I was also doing some electrical tests measuring the voltage at the fan and water pump and these are the following results:

For the water pump, I have a painless performance relay kit specifically for electric water pumps that came with a 30 amp circuit breaker and 30 amp relay and I am also running it in line with a fuse. I'm using 16 gauge wire for the wiring of the water pump. On first startup of the car, I measured the voltage at the connecter of the water pump and it was reading 12.3v. The car was charging at 13.8 volts. When the engine reached 180* and up, the car was only charging at 12.9-13v and the water pump was roughly around 11.7v.

For the electric fans, I have a painless performance relay kit as well specifically for electric fans that came with a 30 amp relay and 30 amp circuit breaker and I'm running a fuse in line. I'm using 14 gauge wire for the fans. On first start up, I measured the voltage at the electric fan connector and it was 11.7v. I then measured it at the circuit breaker and it was 12.13v. When the car reached 180*, I measured the fan at the connector and it was 10.7v and at the circuit breaker it was 11.2v. The alternator was only charging at around 12.9-13v.

I also, let the car idle in the driveway for about 15 minutes and it was at 180* for about 10 minutes then it started climbing slowly.
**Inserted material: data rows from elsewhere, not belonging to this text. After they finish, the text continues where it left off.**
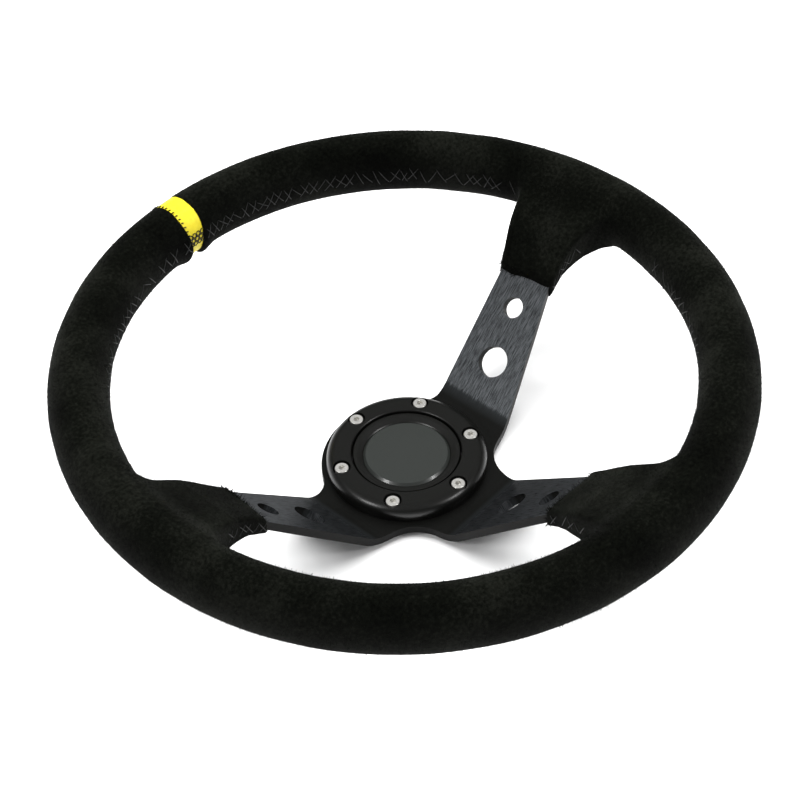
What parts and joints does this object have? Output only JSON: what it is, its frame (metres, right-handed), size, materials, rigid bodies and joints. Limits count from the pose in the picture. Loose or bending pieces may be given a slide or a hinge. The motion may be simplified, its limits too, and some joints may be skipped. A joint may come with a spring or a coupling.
{
  "type": "steering wheel",
  "caption": "Deep-dish three-spoke sports steering wheel, suede-wrapped rim with a yellow centre mark, flat bolt-on hub, trim ring and push-button horn.",
  "frame": {"origin": "centre of the hub's flat back face, on the steering axis", "axes": "+Z along the steering axis towards the driver, +Y towards the 12 o'clock mark, +X towards the 3 o'clock spoke"},
  "size_m": [0.35, 0.3499, 0.095],
  "materials": {
    "spoke_plate": "brushed and anodised black",
    "core_steel": "plain",
    "rivet_steel": "plain",
    "foam": "moulded",
    "suede": "napped",
    "yellow_leather": "smooth",
    "black_satin": "semi-gloss",
    "screw_chrome": "polished",
    "housing_plastic": "moulded",
    "spring_steel": "plain",
    "black_gloss": "semi-gloss",
    "insert_grey": "satin",
    "contact_brass": "plain"
  },
  "bodies": {
    "wheel": {"spoke_plate": "spoke_plate", "rim_core_ring": "core_steel", "spoke_rivets": "rivet_steel", "rim_foam": "foam", "suede_wrap": "suede", "spoke_flap_3": "suede", "spoke_flap_9": "suede", "spoke_flap_6": "suede", "centre_band": "yellow_leather", "trim_ring": "black_satin", "ring_screws": "screw_chrome", "horn_housing": "housing_plastic", "retaining_clip": "spring_steel", "horn_spring": "spring_steel", "fixed_contact": "contact_brass", "contact_insulator": "housing_plastic", "earth_terminal": "contact_brass", "live_terminal": "contact_brass"},
    "horn_button": {"horn_cap": "black_gloss", "horn_insert": "insert_grey", "stem_circlip": "spring_steel", "moving_contact": "contact_brass"}
  },
  "joints": [
    {"name": "horn_press", "type": "slide", "parent": "wheel", "child": "horn_button", "axis": [0, 0, -1], "range_m": [0, 0.002], "stiffness_N_per_m": 3000, "springref_m": -0.002, "deforming": ["horn_spring"]}
  ]
}
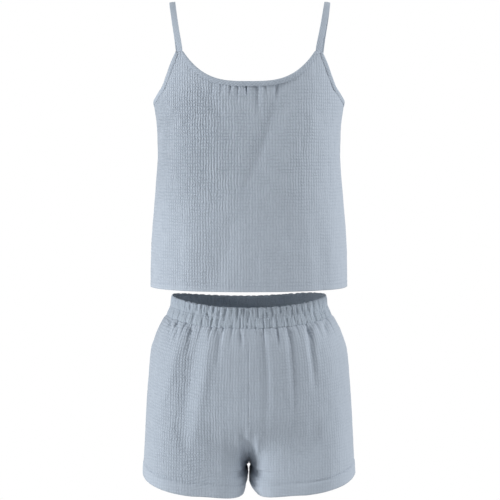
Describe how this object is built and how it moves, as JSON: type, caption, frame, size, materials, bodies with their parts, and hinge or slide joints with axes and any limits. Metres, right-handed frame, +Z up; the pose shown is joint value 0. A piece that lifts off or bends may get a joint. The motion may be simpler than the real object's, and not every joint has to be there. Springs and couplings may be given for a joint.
{
  "type": "short pyjama set of strappy top and shorts",
  "caption": "Short pyjama set in crinkled double gauze: a strappy top with a gathered neckline over pull-on shorts with a shirred elastic waist, both filled out as worn.",
  "frame": {"origin": "midway between the tops of the two shoulder straps, level with them, where the wearer's shoulders hold the top", "axes": "+Z is up the wearer's body, -Y is the front of both garments, +X is towards the wearer's left"},
  "size_m": [0.3729, 0.2464, 0.8519],
  "materials": {
    "top_gauze": "matt, crinkled",
    "shorts_gauze": "matt, crinkled"
  },
  "bodies": {
    "root": {"top_front": "top_gauze", "top_back": "top_gauze", "neck_binding": "top_gauze", "armhole_binding_left": "top_gauze", "armhole_binding_right": "top_gauze", "back_binding": "top_gauze", "strap_left": "top_gauze", "strap_right": "top_gauze", "waistband_front": "shorts_gauze", "waistband_back": "shorts_gauze", "shorts_front_left": "shorts_gauze", "shorts_front_right": "shorts_gauze", "shorts_back_left": "shorts_gauze", "shorts_back_right": "shorts_gauze"}
  },
  "joints": []
}
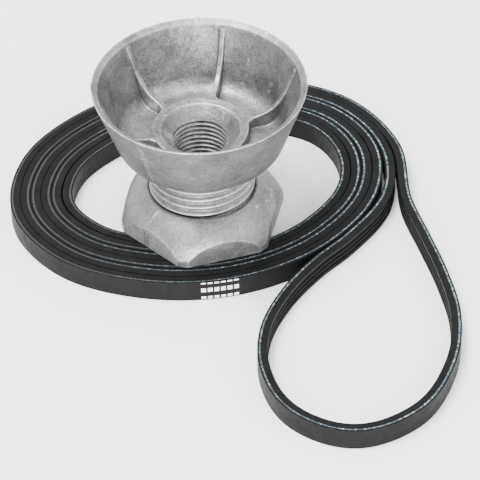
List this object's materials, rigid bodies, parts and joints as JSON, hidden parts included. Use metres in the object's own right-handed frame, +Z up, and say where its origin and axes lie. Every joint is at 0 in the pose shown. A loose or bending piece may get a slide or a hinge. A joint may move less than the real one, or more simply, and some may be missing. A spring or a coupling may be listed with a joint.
{
  "type": "drive hub with coiled multi-rib belt",
  "caption": "Cast bell-shaped drive hub with a threaded neck, conical hexagonal lock nut and a coiled multi-rib drive belt.",
  "frame": {"origin": "middle of the whole layout seen from above, on the surface the belt lies on", "axes": "+Z up along the hub's axis, +Y from the belt's free loop towards its coil"},
  "size_m": [0.1219, 0.1456, 0.0526],
  "materials": {
    "cast_aluminium": "satin, as cast and tumbled",
    "nut_aluminium": "satin, as cast",
    "cover_rubber": "smooth satin",
    "cord_fibre": "cut ends of wound cord",
    "cushion_rubber": "matte",
    "rib_rubber": "matte, ground"
  },
  "bodies": {
    "belt": {"belt_rib_rubber": "rib_rubber", "belt_back_cover": "cover_rubber", "belt_tension_cords": "cord_fibre", "belt_cushion": "cushion_rubber"},
    "hub": {"hub_casting": "cast_aluminium"},
    "nut": {"lock_nut": "nut_aluminium"}
  },
  "joints": [
    {"name": "hub_lift", "type": "slide", "parent": "belt", "child": "hub", "axis": [0, 0, 1], "range_m": [0, 0.04]},
    {"name": "nut_travel", "type": "slide", "parent": "hub", "child": "nut", "axis": [0, 0, 1], "range_m": [0, 0.01]}
  ]
}
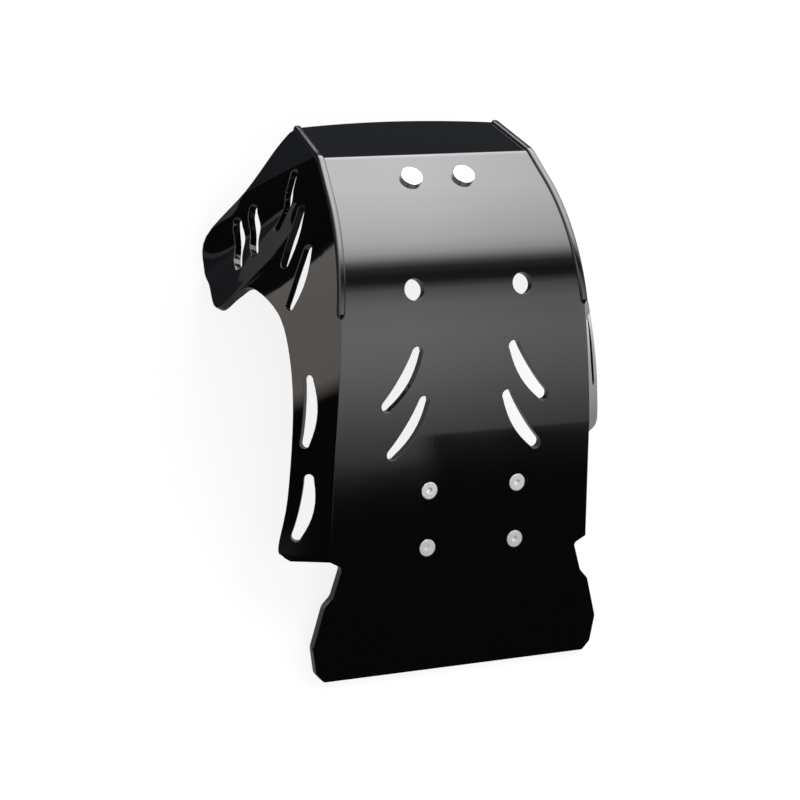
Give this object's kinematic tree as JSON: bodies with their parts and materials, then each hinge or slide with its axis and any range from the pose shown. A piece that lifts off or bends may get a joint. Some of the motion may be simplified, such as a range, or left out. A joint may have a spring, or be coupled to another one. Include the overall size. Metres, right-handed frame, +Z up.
{
  "type": "motorcycle skid plate",
  "caption": "Black plastic engine skid plate: flat slotted belly, swept front with an upright nose strip, twisted slotted side wings welded on, countersunk rear screws and round front bolts.",
  "frame": {"origin": "middle of the footprint, on the floor that the plate lies on", "axes": "+X along the plate towards the nose strip, +Y towards the bike's right side, +Z up off the floor: the plate lies outer face up on its tail's rear edge and on the tops of its wings"},
  "size_m": [0.3904, 0.2912, 0.1273],
  "materials": {
    "plastic": "gloss black, lightly brushed by handling",
    "hardware": "bright plated steel"
  },
  "bodies": {
    "root": {"skid_plate": "plastic", "rear_screw_1": "hardware", "rear_screw_2": "hardware", "rear_screw_3": "hardware", "rear_screw_4": "hardware", "rear_strip_left": "hardware", "rear_strip_right": "hardware", "rear_nut_1": "hardware", "rear_nut_2": "hardware", "rear_nut_3": "hardware", "rear_nut_4": "hardware", "front_bolt_left": "hardware", "front_bolt_right": "hardware", "front_strip": "hardware", "front_nut_left": "hardware", "front_nut_right": "hardware"}
  },
  "joints": []
}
I don't think that the engine should ever climb above 180* with the pump running and fans running when its at idle. You can feel the air behind the fans and there's a lot of air moving. I'm still using a 180* t-stat for these tests.

I have a 140 amp powermaster alternator.
According to the manufacturer, the csr water pump draws 6 amps, the zirgo 16" electric fan draws 10 amps, the summit racing fan draws about 9.5 amps, the msd digital 6 plus cd ignition draws 10 amps at 10,000 rpm that is, and my magnafuel fuel pump draws 8 amps. Total amp draw for all of that would be approximately
44 amp draw. Those are really the only electrical components I'm running.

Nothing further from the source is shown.